Emanuele Crialese : J’ai eu beaucoup de chance ! Je savais que c’était un des rôles les plus difficiles à caster et j’étais assez pessimiste. Or Aurora Quattrocchi est l’une des premières actrices que j’ai rencontrées pour le rôle. C’est une actrice folklorique italienne. Elle fait les marchés de Palerme où elle chante la beauté des produits qu’elle vend dans des ballades. Elle a donc une façon d’être très sauvage. Ce n’est pas une actrice de l’actor studio mais une actrice de rue ! Elle est dans la vie comme dans le film ! D’ailleurs elle était le cauchemar des acteurs car elle les traitait comme elle traite son fils et ses petits-enfants dans le film !
Il y a de nombreux magnifiques plans en plongée dans Golden Door. Quand les avez-vous imaginés ?
Emanuele Crialese : Dès l’écriture. Notamment le plan qui montre le départ des personnages pour l’Amérique. Je voulais raconter avec une image la séparation d’une culture. Je ne voulais pas donner la sensation que cette famille partait sur un bateau, mais que c’était un morceau de terre qui se déchirait, se détachait. Les italiens, si je les critique beaucoup, ont une énorme qualité : nous ne sommes pas des colonisateurs, on est partout dans le monde mais on reste une communauté italienne. Là où on va, on amène notre terre, une grande partie de notre culture.
Des séquences oniriques assez surréalistes ponctuent tout votre film. Comment les avez-vous conçues ?
Emanuele Crialese : J’aime beaucoup les contes de la mythologie grecque et Homère, et j’essaie d’en imiter le style. Quand on relit ces œuvres, on comprend qu’il y avait là un art d’impliquer le public en lui laissant la possibilité d’imaginer les choses sans donner d’explication. Ces personnages deviennent mythiques car ils sont des métaphores de la réalité. On ne maîtrise pas tout, mais on est capable de suivre le voyage proposé.
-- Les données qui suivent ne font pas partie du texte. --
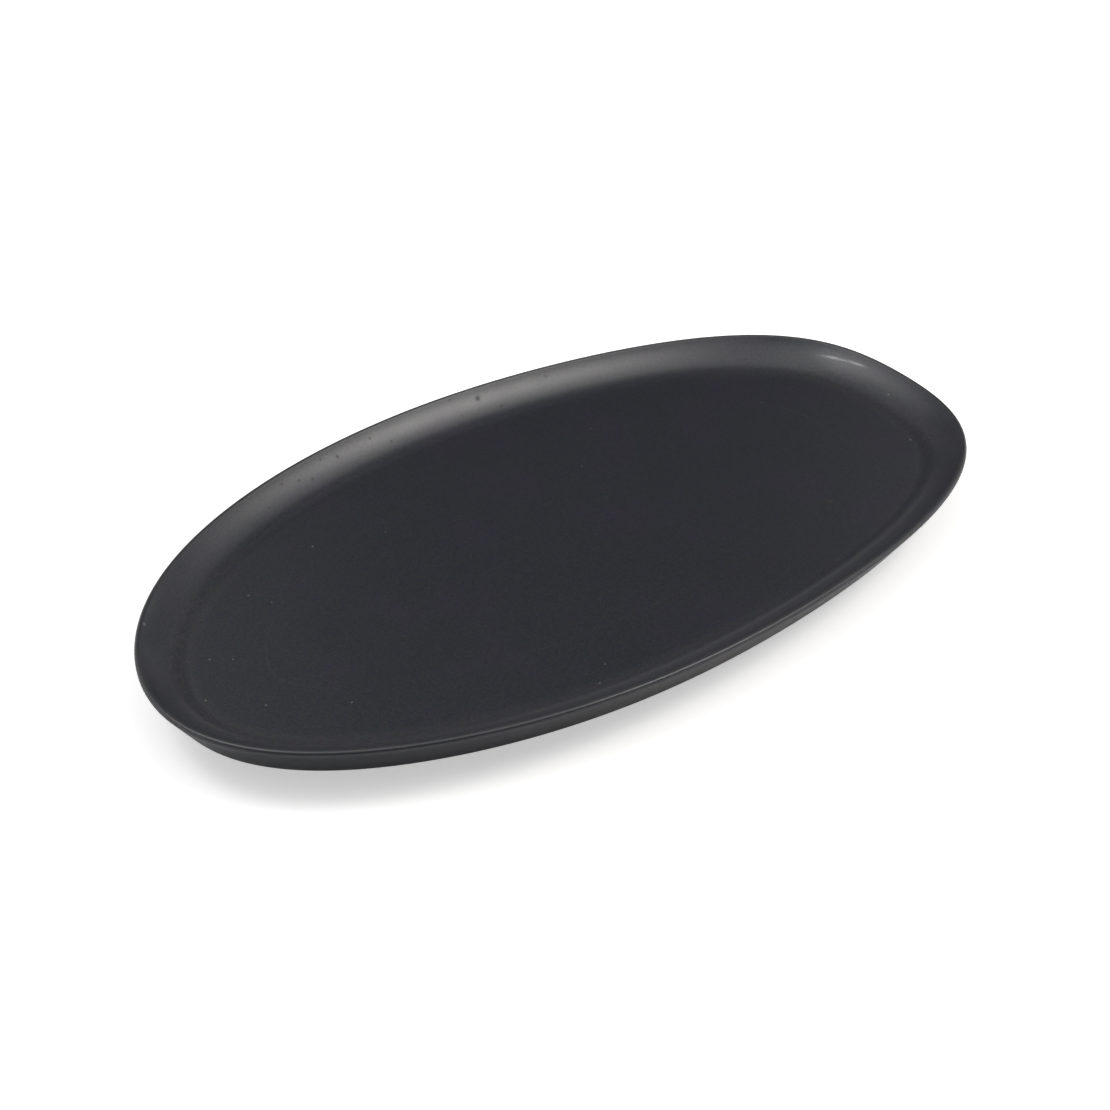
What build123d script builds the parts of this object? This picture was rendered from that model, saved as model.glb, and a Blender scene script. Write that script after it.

Pour moi un film ne doit pas donner toutes les explications. Il doit poser des questions et évoquer des choses mais il ne doit pas tout dire. Mes personnages sont naïfs. Quand je me suis demandé quels pouvaient être leurs rêves, je me suis dit que cela avait forcément un rapport à la nourriture.
Vous avez dit « Golden Door n’est ni un film historique, ni un film politique, ni un film social. » Comment peut-on vous croire ?
Emanuele Crialese : C’est une phrase un peu provocante que j’ai dite pour me débarrasser de beaucoup de questions ! Je veux avant tout préciser que j’ai fait un film sur la mémoire des immigrés, sur leurs sensations. J’ai d’ailleurs lu des lettres de témoignages, lettres à partir desquelles j’ai travaillé.
Ce faisant, vous avez tout de même un propos franchement politique…
Emanuele Crialese : Même si je fais une histoire d’amour, je fais un film politique. La politique, c’est la vie !
Vous allez un peu plus loin ! Vous montrez tout de même des séquences où les Etats-Unis du début du XXe siècle sont présentés comme un état eugéniste !
Emanuele Crialese : Je suis certainement dans l’eugénisme ! A un moment donné j’avais tellement d’informations sur ce sujet que le film était en train de devenir quelque chose d’autre. Si bien que je me suis demandé si je devais poursuivre mes recherches ou revenir dessus dans un documentaire !
Propos recueillis par Aurelle Bannel en mars 2007.